02 Kasım 2021

Albert Camus / Yabancı (Alıntılar)


Akşam, Marie beni görmeye geldi, kendisiyle evlenmek isteyip istemediğimi sordu. "Vallaha, bence hepsi bir," dedim, "ama evlenelim istersen" O zaman: "Beni seviyor musun?" diye sordu. Ben de yine daha önce yaptığım gibi, cevap verdim: "Bunun bir anlamı yok ama sevmiyorum galiba," dedim. "Öyleyse neden evleneceksin benimle?" dedi. Ben de ona: "Hiçbir önemi yok bunun istersen evleniriz," dedim. "Zaten bunu isteyen sensin, ben bir evet diyeceğim o kadar." O zaman: "Evlenmek ciddi bir iştir," dedi. Ben: "Yoo," diye cevap verdim. Bir süre sustu, ses çıkarmadan yüzüme baktı. Sonra konuştu: "Peki, söyle bakalım," dedi, "başka bir kadın olsa da ona da aynı şekilde bağlı olsan; aynı teklifi sana o yapsa, kabul eder miydin?" Ben: "Tabii!" dedim. O zaman: "Ben seni seviyor muyum acaba?" dedi. Ama, ben bunu nerden bilebilirdim ki? Yine bir süre sustuktan sonra: "Acaipsin sen, ama seni bunun için seviyorum herhalde. Fakat günün birinde senden belki aynı nedenle nefret de ederim," diye mırıldandı. Verecek cevabım olmadığı için susuyordum ki o gülümseyerek kolumu tuttu: "Seninle evlenmek istiyorum," dedi. "Sen ne zaman istersen," diye cevap verdim.. (S.43)
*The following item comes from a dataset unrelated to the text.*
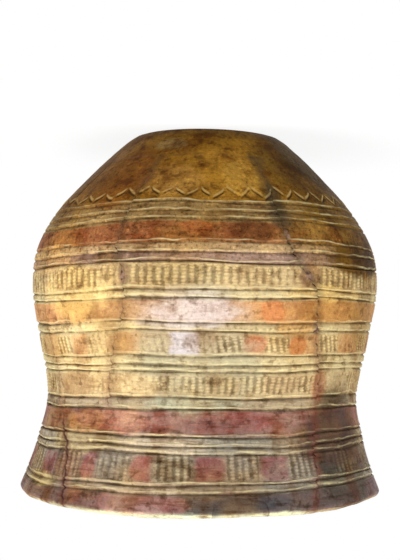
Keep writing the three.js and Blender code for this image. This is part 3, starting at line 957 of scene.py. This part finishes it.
# The fills. Where crumbs of clay were lost along the breaks, a toned filler was pressed in and smoothed
# level, a little smeared over the edges. It is darker and duller than the clay.
filler = bpy.data.materials.new("toned_filler")
filler.use_nodes = True
filler_tree = filler.node_tree
filler_shader = filler_tree.nodes["Principled BSDF"]
filler_spot = add_node(filler_tree, "ShaderNodeTexCoord", None, "Object")
filler_fine, filler_broad = [
    add_node(filler_tree, "ShaderNodeTexNoise", None, "Fac", Vector=filler_spot, Scale=scale, Detail=detail)
    for scale, detail in ((620.0, 5.0), (170.0, 4.0))
]
filler_tone = mixed(filler_fine.step(0.35, 0.65), colour(74, 54, 44), colour(142, 112, 92))
filler_tone = mixed(filler_broad.step(0.42, 0.62) * 0.7, filler_tone, colour(112, 84, 54))
filler_bump = add_node(
    filler_tree, "ShaderNodeBump", None, "Normal", Height=filler_fine * 0.5, Strength=1.0, Distance=MM
)
filler_shader.inputs["Specular IOR Level"].default_value = 0.02
filler_tree.links.new(filler_tone.socket, filler_shader.inputs["Base Color"])
filler_tree.links.new((filler_fine * 0.3 + 0.6).socket, filler_shader.inputs["Roughness"])
filler_tree.links.new(filler_bump.socket, filler_shader.inputs["Normal"])


def fill(name, angle, level, width, tall):
    """A lens of filler, level with the wall in its middle and under it at its ragged edge."""
    deep_in = 2.5
    wide = np.degrees(width / outer_radius(level))

    def shape(u, v, deep):
        x, y = 2 * u - 1, 2 * v - 1
        round_x, round_y = x * np.sqrt(1 - y * y / 2), y * np.sqrt(1 - x * x / 2)
        around = np.arctan2(round_y, round_x)
        swell = 1 + 0.18 * np.sin(3 * around + angle) + 0.12 * np.sin(7 * around + level)
        turn = angle + wide / 2 * round_x * swell
        height = level + tall / 2 * round_y * swell
        away = np.hypot(round_x, round_y)
        here = on_pot(turn, outer_radius(height), height)
        stand = 0.14 - 0.9 * away**4 + 0.14 * clouds(here, 1.6, 71)
        radius = outer_radius(height) + np.where(deep, -deep_in, stand + handwork(turn, height))
        return on_pot(turn, radius, height), {}

    return bent_block(name, 32, 32, shape)


# Each fill: the angle and level of its middle, its width and its height.
for node, angle, level, width, tall in (
    ("fill_belly_left", -32.3, 55, 5, 6),
    ("fill_belly_right", 24.9, 56, 3, 6),
    ("fill_flank_left", -25.3, 41.2, 4.6, 4.2),
    ("fill_neck_left", -37.9, 73, 3, 3.6),
):
    finish_piece(fill(node + "_paste", angle, level, width, tall), filler, "toned_filler", node)

# The floor: a plain white table top that runs out of sight. Close to the beaker it keeps the soft shadow,
# and further out it turns into even white. It throws no more light on the beaker than a grey one.
bm = bmesh.new()
bmesh.ops.create_grid(bm, x_segments=1, y_segments=1, size=3)
floor_mesh = bpy.data.meshes.new("table_top")
bm.to_mesh(floor_mesh)
bm.free()
table_top = bpy.data.objects.new("table_top", floor_mesh)
bpy.context.scene.collection.objects.link(table_top)
table_top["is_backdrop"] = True


def seen_directly(tree):
    """1 where the camera sees it, straight, in a gloss or through glass, and 0 where it lights things."""
    kinds = ("Camera", "Transmission", "Glossy")
    camera, glass, gloss = [add_node(tree, "ShaderNodeLightPath", None, f"Is {kind} Ray") for kind in kinds]
    return (camera + glass + gloss).held()


white = bpy.data.materials.new("white_table")
white.use_nodes = True
white_tree = white.node_tree
white_shader = white_tree.nodes["Principled BSDF"]
white_shader.inputs["Roughness"].default_value = 0.9
white_shader.inputs["Specular IOR Level"].default_value = 0.1
seen = seen_directly(white_tree)
spot = add_node(white_tree, "ShaderNodeTexCoord", None, "Object")
away = add_node(white_tree, "ShaderNodeVectorMath", {"operation": "LENGTH"}, "Value", **{"0": spot})
shown = mixed(seen, (0.5, 0.5, 0.5, 1), (0.95, 0.95, 0.95, 1))
white_tree.links.new(shown.socket, white_shader.inputs["Base Color"])
glow = add_node(white_tree, "ShaderNodeEmission", None, 0, Color=(1, 1, 1, 1), Strength=1.0)
both = white_tree.nodes.new("ShaderNodeMixShader")
white_tree.links.new((seen * (0.86 + away.step(0.04, 0.12) * 0.14)).socket, both.inputs[0])
white_tree.links.new(white_shader.outputs[0], both.inputs[1])
white_tree.links.new(glow.socket, both.inputs[2])
white_tree.links.new(both.outputs[0], white_tree.nodes["Material Output"].inputs["Surface"])
floor_mesh.materials.append(white)

# The light: a dim sky of plain white and four soft lamps. One stands high in front, a little to the right,
# a tall one further off in front and hardly higher than the pot, and one on each side.
world = bpy.data.worlds.new("studio")
bpy.context.scene.world = world
world.use_nodes = True
sky = world.node_tree.nodes["Background"]
sky.inputs["Color"].default_value = (1, 1, 1, 1)
world.node_tree.links.new((seen_directly(world.node_tree) * 0.6 + 0.4).socket, sky.inputs["Strength"])


def lamp(name, place, target, wide, tall, power):
    data = bpy.data.lights.new(name, "AREA")
    data.shape = "RECTANGLE"
    data.size = wide
    data.size_y = tall
    data.energy = power
    made = bpy.data.objects.new(name, data)
    bpy.context.scene.collection.objects.link(made)
    made.location = place
    made.rotation_euler = (Vector(target) - Vector(place)).to_track_quat("-Z", "Y").to_euler()


middle = (0, 0, HEIGHT * MM / 2)
lamp("key_lamp", (0.18, -0.6, 0.75), middle, 0.35, 0.35, 5.3)
lamp("window_lamp", (-0.03, -1.0, 0.3), middle, 0.2, 0.6, 3.2)
lamp("left_lamp", (-0.75, -0.35, 0.5), middle, 0.3, 0.3, 4.4)
lamp("right_lamp", (0.75, -0.35, 0.5), middle, 0.3, 0.3, 4.8)

# The camera. The photograph is printed upside down, so the camera is turned by half a turn about its own
# line of sight. It stands level with the middle of the pot and looks down a little.
CAMERA_AWAY = 0.456
CAMERA_HEIGHT = 0.0743
LOOK_DOWN = 2.45
LOOK_ASIDE = 0.24
LEAN = 1.3
PICTURE_LONG_SIDE = 560
FOCAL_PIXELS = 1169
view = bpy.data.cameras.new("camera")
view.sensor_width = 36
view.lens = view.sensor_width * FOCAL_PIXELS / PICTURE_LONG_SIDE
view.clip_start, view.clip_end = 0.01, 20
camera = bpy.data.objects.new("camera", view)
bpy.context.scene.collection.objects.link(camera)
bpy.context.scene.camera = camera
aside = Matrix.Rotation(math.radians(-LOOK_ASIDE), 4, "Z")
down = Matrix.Rotation(math.radians(90 - LOOK_DOWN), 4, "X")
roll = Matrix.Rotation(math.radians(180 + LEAN), 4, "Z")
camera.matrix_world = Matrix.Translation((0, -CAMERA_AWAY, CAMERA_HEIGHT)) @ aside @ down @ roll
bpy.context.scene.view_settings.view_transform = "Standard"

low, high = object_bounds()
Tuhaf biri olduğumu, beni kuşkusuz bu yüzden sevdiğini ama belki günün birinde yine aynı sebepten nefret edebileceğini mırıldandı. (s.44)
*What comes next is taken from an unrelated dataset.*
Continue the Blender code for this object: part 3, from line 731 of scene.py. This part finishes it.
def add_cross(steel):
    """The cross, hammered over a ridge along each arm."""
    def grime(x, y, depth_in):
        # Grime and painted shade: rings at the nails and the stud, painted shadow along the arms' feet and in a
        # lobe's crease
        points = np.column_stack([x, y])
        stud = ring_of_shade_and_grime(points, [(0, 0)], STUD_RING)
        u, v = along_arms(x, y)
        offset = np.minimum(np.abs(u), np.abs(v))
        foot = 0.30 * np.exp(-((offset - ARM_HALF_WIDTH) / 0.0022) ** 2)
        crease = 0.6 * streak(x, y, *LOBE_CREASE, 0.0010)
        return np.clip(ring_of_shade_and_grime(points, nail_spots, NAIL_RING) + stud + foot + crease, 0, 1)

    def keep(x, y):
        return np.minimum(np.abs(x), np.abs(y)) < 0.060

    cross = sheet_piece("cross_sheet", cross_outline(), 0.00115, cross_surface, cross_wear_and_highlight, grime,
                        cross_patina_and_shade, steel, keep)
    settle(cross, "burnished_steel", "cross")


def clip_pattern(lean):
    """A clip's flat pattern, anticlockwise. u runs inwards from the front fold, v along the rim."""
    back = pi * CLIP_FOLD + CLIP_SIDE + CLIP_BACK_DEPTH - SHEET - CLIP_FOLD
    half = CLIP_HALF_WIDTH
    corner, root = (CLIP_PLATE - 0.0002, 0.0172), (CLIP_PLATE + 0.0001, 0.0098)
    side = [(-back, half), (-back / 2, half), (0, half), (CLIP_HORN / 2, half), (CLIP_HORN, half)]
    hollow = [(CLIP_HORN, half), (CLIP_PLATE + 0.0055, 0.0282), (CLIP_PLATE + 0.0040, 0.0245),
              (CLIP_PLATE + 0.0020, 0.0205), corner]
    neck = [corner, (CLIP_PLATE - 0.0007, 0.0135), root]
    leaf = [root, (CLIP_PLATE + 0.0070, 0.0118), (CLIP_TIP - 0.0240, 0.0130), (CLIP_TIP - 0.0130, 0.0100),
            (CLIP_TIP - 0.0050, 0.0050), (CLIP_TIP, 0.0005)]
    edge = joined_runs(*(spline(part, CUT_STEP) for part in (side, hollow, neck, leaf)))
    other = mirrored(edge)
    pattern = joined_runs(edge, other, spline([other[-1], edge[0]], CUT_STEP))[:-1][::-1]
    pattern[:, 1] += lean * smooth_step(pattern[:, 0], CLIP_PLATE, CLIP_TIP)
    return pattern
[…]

Söyleyecek fazla bir şeyim hiçbir zaman olmadı. Ben de sustum. (s.64)

.... karşımda dimdik durarak ve beni yüreklendirerek, Tanrı'ya inanıp inanmadığımı sordu. Hayır, dedim. Hoşnutsuzluk içinde yerine oturdu. Bunun mümkün olmadığını her insanın, hatta ondan yüz çevirenlerin bile Tanrı'ya inandığını söyledi bana. O böyle inanıyordu, bundan bir an bile şüphe etse hayatının anlamı kalmayacaktı. (s.66)
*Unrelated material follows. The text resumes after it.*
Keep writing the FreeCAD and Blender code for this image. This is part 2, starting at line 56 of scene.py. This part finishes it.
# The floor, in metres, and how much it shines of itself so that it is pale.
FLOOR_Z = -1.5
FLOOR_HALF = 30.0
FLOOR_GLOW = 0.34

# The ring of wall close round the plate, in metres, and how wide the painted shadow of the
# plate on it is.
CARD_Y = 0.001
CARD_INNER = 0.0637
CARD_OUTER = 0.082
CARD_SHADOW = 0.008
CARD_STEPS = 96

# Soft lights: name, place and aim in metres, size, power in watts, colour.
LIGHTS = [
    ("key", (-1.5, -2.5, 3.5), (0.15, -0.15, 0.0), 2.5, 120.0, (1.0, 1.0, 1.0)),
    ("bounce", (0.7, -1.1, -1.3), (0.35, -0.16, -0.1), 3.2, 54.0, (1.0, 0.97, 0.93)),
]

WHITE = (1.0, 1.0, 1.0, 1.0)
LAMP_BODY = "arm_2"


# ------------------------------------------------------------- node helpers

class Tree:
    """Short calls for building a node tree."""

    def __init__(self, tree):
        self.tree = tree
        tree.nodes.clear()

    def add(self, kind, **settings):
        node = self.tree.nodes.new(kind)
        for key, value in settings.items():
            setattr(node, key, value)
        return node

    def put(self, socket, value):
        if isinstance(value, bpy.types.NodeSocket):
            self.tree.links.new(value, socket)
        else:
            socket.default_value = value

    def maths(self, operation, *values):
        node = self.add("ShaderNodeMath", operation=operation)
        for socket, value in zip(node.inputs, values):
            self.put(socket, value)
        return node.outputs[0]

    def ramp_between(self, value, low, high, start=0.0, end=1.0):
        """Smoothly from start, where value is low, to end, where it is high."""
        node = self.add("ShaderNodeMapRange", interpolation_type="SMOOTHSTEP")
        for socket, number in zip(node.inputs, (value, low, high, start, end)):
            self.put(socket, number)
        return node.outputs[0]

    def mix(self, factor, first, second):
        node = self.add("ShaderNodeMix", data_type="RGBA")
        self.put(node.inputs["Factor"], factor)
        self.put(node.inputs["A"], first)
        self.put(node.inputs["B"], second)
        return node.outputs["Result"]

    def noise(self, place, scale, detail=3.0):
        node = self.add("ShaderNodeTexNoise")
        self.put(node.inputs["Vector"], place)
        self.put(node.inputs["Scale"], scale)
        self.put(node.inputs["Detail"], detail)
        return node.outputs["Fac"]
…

Günün birinde gardiyan bana, beş aydır hapiste olduğumu söylediğinde, ona inandım, ama ne dediğini anlamadım. Bana göre hücrenin içine doğan hep aynı gün, yaptığım iş de hep aynı işti. (s.75)

Yıllardan beri ilk defa olarak içimde, aptalca bir ağlama arzusu uyandı, çünkü bütün bu insanların  benden ne kadar nefret ettiklerini hissetmiştim. (s.83)

Bazı insanların sırf normal olabilmek için olağanüstü enerji sarfettiklerini kimse bilmez.

Sizi yıpratan insanlardan sessizce uzaklaşın.

İnsan bilmediği konularda hep abartılı fikirlere sahip olur. (s.101)

Kalbimi dinliyordum. Bu kadar uzun zamandan beri bana yoldaşlık eden bu gürültünün kesilebileceğini aklım almıyordu. Zaten kuvvetli bir hayal gücüm hiç olmamıştır. (s.102)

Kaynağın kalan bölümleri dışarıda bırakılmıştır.